• Work instructions:
Extract exactly those lines that lie between the start of the material and the line with "# attribute says how much.", including both boundary lines and no others.

• Data shown:
_____
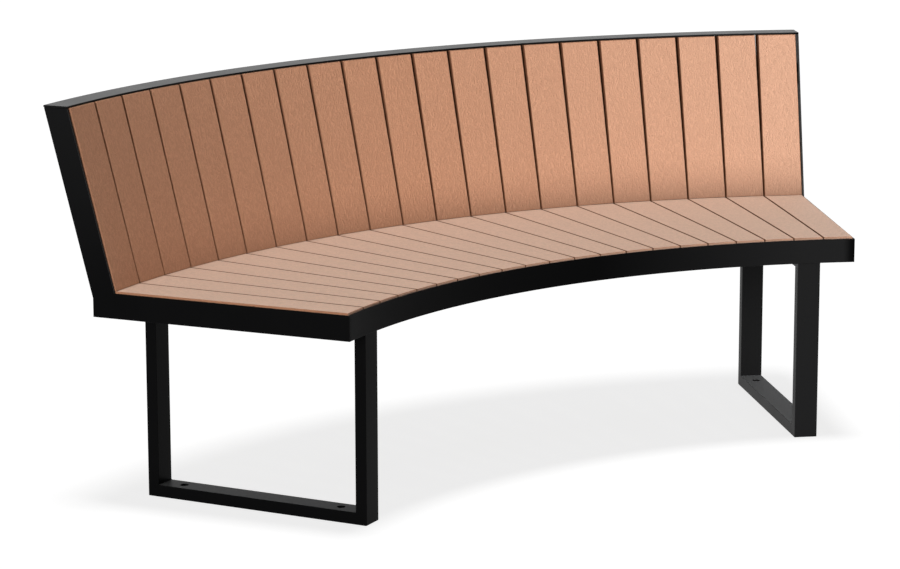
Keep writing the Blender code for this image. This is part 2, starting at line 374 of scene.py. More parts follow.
def knot_rings(tree, place):
    """Nested ovals round scattered points, which fade out at KNOT_REACH of a cell."""
    cells = add_node(tree, "ShaderNodeTexVoronoi",
                     {"Vector": stretched(tree, place, KNOT_SCALES), "Scale": 1.0})
    distance = cells.outputs["Distance"]
    near = map_range(tree, distance, 0.0, KNOT_REACH, 1.0, 0.0, "SMOOTHSTEP")
    return mix(tree, near, BETWEEN_KNOTS, thin_lines(tree, distance, RINGS_PER_KNOT))


print("lines to a swirl:", LINES_PER_SWIRL, " rings to a knot:", RINGS_PER_KNOT)

# %% [markdown]
# ## Tint and painted light on the boards
#
# The pressed hollows are a little darker, so the tint follows the height of the grain. Painted light
# and shade then change the colour from place to place, and four more attributes say where. One is 1
# on top of the seat, where a paler, greyer tint is painted in as the sheen of grazing light. One is
# 1 inside the gaps, where a dark tint is painted in as shade. Rise is the distance up a back board
# from
# the seat: near 0 a painted shade darkens the board where the back meets the seat, and the fourth
# attribute says how much.

# %% Tint and painted light
BOARD_TINTS = ((0.492, 0.245, 0.145), (0.545, 0.275, 0.164), (0.598, 0.304, 0.182))
# A paler, greyer tint, painted in as the sheen of grazing light.
SHEEN_PAINTED_TINTS = ((0.627, 0.438, 0.337), (0.678, 0.473, 0.365), (0.729, 0.509, 0.392))
TINT_STOPS = (0.38, 0.50, 0.62)
# A dark tint, painted in as shade inside the gaps and on the sides.
PAINTED_SHADE_TINT = (0.140, 0.060, 0.032, 1.0)
# Black for the painted shade at the foot of the back, then how far up it reaches and how it fades.
BLACK = (0.0, 0.0, 0.0, 1.0)
FOOT_SHADE_REACH = 0.110
FOOT_SHADE_CURVE = 2.0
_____
• Result of this exercise:
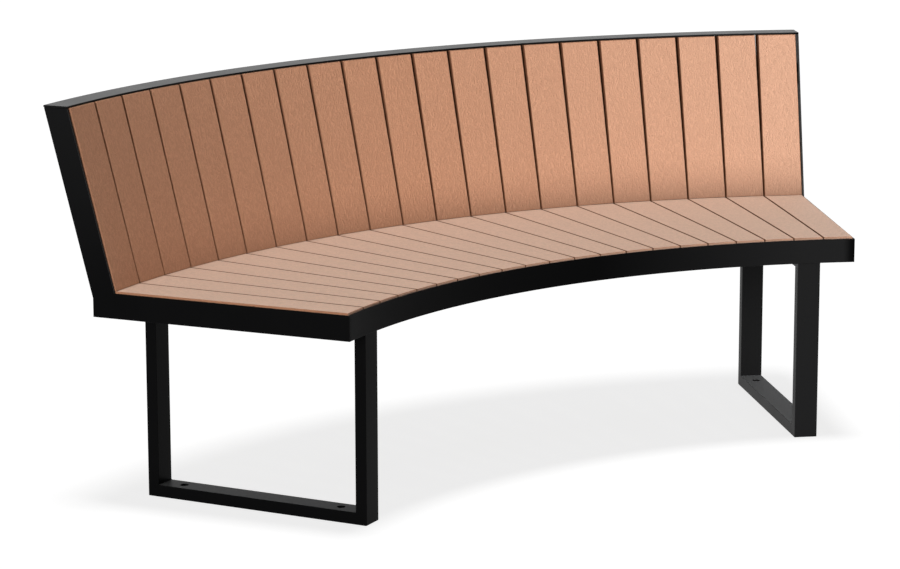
Keep writing the Blender code for this image. This is part 2, starting at line 374 of scene.py. More parts follow.
def knot_rings(tree, place):
    """Nested ovals round scattered points, which fade out at KNOT_REACH of a cell."""
    cells = add_node(tree, "ShaderNodeTexVoronoi",
                     {"Vector": stretched(tree, place, KNOT_SCALES), "Scale": 1.0})
    distance = cells.outputs["Distance"]
    near = map_range(tree, distance, 0.0, KNOT_REACH, 1.0, 0.0, "SMOOTHSTEP")
    return mix(tree, near, BETWEEN_KNOTS, thin_lines(tree, distance, RINGS_PER_KNOT))


print("lines to a swirl:", LINES_PER_SWIRL, " rings to a knot:", RINGS_PER_KNOT)

# %% [markdown]
# ## Tint and painted light on the boards
#
# The pressed hollows are a little darker, so the tint follows the height of the grain. Painted light
# and shade then change the colour from place to place, and four more attributes say where. One is 1
# on top of the seat, where a paler, greyer tint is painted in as the sheen of grazing light. One is
# 1 inside the gaps, where a dark tint is painted in as shade. Rise is the distance up a back board
# from
# the seat: near 0 a painted shade darkens the board where the back meets the seat, and the fourth
# attribute says how much.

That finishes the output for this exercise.